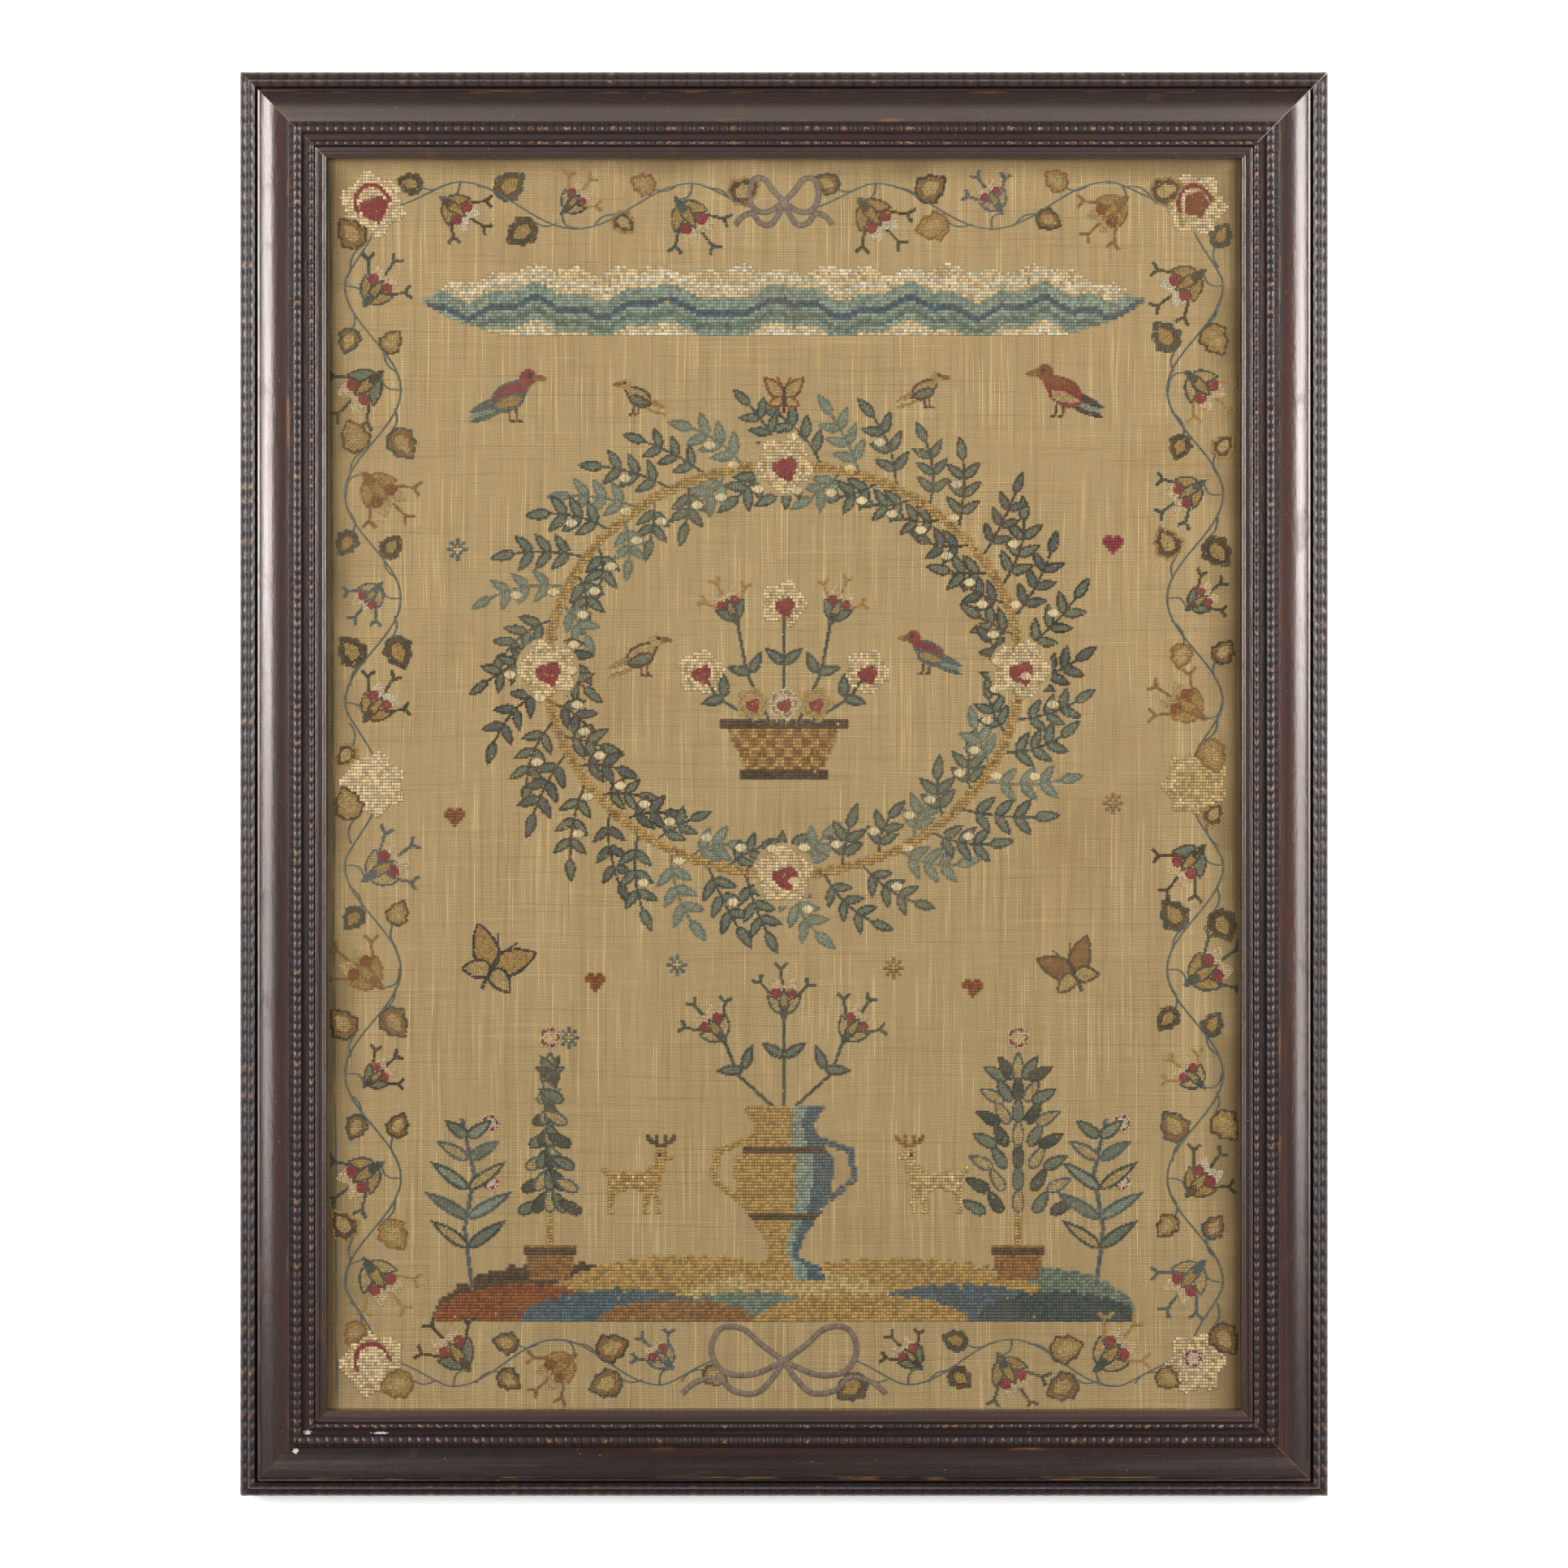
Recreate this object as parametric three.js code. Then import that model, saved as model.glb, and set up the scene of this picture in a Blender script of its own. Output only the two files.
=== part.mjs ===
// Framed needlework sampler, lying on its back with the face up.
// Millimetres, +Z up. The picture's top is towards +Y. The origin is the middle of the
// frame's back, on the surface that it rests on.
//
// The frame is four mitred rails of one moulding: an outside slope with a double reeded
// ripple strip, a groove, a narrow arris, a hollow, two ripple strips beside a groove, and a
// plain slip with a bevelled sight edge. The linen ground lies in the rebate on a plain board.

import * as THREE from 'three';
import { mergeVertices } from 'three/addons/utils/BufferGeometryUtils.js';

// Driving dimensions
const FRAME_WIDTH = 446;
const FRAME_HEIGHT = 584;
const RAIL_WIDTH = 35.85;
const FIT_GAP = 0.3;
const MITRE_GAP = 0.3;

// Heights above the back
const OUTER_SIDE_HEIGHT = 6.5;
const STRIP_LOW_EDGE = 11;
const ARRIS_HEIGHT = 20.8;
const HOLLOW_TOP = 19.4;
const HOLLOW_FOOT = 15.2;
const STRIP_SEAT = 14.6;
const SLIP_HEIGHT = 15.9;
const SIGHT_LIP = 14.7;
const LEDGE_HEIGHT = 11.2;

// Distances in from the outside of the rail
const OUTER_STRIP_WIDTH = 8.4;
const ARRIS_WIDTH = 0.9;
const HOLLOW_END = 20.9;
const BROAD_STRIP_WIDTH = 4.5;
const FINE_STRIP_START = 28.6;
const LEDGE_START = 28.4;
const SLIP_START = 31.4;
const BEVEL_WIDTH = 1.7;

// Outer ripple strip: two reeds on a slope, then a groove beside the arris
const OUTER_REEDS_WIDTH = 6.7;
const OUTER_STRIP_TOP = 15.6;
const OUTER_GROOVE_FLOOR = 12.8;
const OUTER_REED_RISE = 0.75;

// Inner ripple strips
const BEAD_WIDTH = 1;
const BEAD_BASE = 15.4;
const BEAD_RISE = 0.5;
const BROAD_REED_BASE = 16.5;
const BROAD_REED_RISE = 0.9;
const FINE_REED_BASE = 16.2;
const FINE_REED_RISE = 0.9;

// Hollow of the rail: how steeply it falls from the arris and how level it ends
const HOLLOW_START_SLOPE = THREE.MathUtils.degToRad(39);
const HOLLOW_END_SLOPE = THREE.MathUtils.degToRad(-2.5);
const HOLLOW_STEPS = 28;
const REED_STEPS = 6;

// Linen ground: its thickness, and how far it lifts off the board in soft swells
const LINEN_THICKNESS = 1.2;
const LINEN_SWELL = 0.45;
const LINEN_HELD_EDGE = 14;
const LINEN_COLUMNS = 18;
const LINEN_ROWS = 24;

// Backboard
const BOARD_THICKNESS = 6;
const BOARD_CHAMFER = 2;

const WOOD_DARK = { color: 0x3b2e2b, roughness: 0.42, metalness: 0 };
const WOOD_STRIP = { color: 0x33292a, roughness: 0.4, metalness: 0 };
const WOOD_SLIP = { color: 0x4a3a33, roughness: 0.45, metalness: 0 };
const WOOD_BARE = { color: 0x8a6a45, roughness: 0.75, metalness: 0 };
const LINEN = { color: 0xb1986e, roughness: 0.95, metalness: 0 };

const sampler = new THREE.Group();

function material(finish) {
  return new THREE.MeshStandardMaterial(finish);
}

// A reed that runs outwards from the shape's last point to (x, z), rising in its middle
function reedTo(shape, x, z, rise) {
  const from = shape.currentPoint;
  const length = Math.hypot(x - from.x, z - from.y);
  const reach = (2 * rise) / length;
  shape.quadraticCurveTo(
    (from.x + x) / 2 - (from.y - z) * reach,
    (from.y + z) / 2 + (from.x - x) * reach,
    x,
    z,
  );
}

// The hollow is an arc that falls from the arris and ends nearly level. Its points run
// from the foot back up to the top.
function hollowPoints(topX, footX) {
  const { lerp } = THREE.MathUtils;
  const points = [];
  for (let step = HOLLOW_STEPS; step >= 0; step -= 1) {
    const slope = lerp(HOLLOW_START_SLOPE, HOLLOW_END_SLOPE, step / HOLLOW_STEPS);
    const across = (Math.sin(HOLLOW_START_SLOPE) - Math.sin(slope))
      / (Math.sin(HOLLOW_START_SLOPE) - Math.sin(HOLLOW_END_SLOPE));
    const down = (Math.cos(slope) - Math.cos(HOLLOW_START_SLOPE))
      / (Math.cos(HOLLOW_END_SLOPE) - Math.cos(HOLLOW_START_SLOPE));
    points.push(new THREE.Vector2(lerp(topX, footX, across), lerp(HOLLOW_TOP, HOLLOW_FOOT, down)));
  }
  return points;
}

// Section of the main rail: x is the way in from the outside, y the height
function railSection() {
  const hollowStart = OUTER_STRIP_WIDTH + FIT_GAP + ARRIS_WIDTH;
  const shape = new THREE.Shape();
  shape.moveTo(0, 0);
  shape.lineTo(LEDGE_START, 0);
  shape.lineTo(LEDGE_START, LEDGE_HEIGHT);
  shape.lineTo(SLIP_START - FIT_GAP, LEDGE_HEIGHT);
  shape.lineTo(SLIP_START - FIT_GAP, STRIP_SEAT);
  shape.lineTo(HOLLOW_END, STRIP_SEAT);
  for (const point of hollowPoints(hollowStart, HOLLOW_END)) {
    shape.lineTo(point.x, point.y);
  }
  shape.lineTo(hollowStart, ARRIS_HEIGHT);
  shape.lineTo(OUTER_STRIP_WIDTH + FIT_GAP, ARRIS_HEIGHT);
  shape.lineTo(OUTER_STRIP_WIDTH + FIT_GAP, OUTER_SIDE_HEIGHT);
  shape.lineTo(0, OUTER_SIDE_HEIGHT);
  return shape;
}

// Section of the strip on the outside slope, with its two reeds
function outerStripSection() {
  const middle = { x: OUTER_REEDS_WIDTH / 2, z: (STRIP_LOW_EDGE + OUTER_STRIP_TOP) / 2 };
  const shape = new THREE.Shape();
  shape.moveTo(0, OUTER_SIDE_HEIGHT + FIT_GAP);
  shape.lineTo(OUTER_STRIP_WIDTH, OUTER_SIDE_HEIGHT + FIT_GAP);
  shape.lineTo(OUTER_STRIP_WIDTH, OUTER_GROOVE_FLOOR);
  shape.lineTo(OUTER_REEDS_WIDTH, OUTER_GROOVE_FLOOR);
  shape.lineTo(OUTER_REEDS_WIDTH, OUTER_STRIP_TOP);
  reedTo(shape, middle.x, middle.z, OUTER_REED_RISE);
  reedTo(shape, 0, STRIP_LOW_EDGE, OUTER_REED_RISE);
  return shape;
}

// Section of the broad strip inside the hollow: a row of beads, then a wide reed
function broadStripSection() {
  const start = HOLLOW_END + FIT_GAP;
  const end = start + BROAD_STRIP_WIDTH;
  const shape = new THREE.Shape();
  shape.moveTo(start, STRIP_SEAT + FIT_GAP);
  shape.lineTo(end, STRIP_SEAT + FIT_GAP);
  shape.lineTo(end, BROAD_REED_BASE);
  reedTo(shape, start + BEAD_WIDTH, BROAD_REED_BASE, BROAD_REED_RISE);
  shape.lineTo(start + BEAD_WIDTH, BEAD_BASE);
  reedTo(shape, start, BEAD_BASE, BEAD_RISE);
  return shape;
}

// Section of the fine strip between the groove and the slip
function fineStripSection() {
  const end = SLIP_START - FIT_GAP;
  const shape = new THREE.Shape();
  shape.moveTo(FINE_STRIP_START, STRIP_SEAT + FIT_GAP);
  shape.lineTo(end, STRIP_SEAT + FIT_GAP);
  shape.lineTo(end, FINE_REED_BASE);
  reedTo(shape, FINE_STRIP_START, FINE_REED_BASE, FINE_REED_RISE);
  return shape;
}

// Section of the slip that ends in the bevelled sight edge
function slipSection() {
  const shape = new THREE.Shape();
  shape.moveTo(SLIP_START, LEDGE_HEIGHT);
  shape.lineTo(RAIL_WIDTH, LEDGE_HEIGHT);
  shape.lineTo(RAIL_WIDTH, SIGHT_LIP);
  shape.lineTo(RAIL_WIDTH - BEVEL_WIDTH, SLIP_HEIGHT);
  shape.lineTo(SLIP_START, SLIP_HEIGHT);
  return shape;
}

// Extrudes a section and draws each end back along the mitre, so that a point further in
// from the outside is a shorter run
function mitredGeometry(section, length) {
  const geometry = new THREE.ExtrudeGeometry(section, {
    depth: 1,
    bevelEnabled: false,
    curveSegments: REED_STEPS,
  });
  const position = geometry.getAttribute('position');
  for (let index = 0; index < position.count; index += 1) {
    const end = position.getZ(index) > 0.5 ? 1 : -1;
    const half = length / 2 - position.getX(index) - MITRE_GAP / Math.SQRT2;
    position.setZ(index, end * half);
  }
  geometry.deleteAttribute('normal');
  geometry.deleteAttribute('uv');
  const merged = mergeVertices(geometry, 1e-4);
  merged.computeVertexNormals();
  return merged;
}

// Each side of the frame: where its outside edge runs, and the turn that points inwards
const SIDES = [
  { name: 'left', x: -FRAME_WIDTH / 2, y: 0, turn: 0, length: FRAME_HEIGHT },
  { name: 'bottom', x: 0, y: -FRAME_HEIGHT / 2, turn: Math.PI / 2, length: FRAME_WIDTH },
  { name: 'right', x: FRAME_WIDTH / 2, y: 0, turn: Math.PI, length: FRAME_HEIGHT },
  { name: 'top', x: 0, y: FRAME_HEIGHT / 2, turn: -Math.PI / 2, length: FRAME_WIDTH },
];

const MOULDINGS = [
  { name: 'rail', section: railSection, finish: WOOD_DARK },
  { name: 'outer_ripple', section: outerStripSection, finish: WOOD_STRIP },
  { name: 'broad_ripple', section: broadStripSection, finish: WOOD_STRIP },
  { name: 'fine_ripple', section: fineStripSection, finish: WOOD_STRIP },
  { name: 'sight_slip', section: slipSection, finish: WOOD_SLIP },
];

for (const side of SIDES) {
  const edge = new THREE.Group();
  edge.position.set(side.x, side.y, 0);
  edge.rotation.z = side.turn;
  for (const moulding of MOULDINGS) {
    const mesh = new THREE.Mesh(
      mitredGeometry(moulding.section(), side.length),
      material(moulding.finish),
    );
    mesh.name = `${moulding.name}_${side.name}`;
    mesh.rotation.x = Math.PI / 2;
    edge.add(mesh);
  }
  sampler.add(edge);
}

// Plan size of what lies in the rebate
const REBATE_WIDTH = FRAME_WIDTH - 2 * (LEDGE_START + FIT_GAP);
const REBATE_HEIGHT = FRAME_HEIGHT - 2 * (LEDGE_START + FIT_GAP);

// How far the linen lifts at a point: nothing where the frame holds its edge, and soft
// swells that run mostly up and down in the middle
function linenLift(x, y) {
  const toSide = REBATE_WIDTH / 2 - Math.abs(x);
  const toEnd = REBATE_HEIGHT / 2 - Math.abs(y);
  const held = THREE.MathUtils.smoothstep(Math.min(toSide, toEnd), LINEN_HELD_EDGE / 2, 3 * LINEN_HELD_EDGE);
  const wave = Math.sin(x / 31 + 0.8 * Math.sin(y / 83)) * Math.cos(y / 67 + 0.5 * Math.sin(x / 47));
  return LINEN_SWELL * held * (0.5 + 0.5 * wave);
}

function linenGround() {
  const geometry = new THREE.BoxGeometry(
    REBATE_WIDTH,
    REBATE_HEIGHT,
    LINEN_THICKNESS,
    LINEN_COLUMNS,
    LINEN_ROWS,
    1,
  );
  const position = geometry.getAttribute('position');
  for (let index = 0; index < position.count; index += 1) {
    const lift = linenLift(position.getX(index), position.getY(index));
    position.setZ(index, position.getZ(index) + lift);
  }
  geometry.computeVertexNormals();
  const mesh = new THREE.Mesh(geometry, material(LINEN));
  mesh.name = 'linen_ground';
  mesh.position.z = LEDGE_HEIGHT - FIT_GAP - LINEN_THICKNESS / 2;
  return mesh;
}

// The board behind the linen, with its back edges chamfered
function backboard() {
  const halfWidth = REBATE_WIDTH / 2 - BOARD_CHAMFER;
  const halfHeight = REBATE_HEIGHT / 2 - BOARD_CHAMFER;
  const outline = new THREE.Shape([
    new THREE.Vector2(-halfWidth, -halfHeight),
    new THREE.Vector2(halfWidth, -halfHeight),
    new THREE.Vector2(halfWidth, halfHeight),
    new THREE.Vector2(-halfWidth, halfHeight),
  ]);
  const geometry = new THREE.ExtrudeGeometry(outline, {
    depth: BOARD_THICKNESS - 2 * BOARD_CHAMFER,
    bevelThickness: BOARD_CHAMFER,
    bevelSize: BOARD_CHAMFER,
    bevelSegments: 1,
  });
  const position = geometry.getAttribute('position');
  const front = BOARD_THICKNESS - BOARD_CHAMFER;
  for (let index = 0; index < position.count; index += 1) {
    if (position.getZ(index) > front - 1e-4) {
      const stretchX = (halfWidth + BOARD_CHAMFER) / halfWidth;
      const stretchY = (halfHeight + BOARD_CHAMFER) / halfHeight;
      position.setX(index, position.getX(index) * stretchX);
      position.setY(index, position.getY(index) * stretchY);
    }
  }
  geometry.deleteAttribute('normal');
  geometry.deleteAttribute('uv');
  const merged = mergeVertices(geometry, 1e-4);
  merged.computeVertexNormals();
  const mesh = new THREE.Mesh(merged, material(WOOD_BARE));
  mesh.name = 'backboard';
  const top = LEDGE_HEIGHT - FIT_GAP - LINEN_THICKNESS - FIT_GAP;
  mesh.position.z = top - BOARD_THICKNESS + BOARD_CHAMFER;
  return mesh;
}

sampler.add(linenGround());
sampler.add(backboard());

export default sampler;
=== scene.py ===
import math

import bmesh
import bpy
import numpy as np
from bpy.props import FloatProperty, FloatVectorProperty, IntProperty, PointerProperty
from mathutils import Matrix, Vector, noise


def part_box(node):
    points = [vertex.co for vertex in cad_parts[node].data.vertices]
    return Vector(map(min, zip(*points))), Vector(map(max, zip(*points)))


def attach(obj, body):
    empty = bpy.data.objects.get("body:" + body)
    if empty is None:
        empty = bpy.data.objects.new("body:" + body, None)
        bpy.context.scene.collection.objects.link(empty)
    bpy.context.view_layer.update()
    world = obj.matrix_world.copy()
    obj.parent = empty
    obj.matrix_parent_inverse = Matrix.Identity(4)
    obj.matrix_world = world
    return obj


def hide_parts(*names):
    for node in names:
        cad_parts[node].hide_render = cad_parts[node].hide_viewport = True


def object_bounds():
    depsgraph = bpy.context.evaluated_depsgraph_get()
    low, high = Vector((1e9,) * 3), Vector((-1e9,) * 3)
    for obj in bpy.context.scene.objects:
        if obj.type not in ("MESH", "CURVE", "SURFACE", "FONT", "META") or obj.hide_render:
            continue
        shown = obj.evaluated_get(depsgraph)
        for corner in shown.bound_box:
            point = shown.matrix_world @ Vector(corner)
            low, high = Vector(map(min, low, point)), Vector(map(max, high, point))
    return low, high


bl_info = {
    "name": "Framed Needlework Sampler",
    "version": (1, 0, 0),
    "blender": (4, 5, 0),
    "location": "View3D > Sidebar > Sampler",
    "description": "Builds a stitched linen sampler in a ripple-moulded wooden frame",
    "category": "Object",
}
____
TASK INSTRUCTIONS – Begin at the line containing "const mesh = new THREE.Mesh(merged, material(WOOD_BARE));", end at the line containing "from mathutils import Matrix, Vector, noise", and reproduce every line in that range exactly, both ends included.

REPLY TO THE EXERCISE –
  const mesh = new THREE.Mesh(merged, material(WOOD_BARE));
  mesh.name = 'backboard';
  const top = LEDGE_HEIGHT - FIT_GAP - LINEN_THICKNESS - FIT_GAP;
  mesh.position.z = top - BOARD_THICKNESS + BOARD_CHAMFER;
  return mesh;
}

sampler.add(linenGround());
sampler.add(backboard());

export default sampler;
=== scene.py ===
import math

import bmesh
import bpy
import numpy as np
from bpy.props import FloatProperty, FloatVectorProperty, IntProperty, PointerProperty
from mathutils import Matrix, Vector, noise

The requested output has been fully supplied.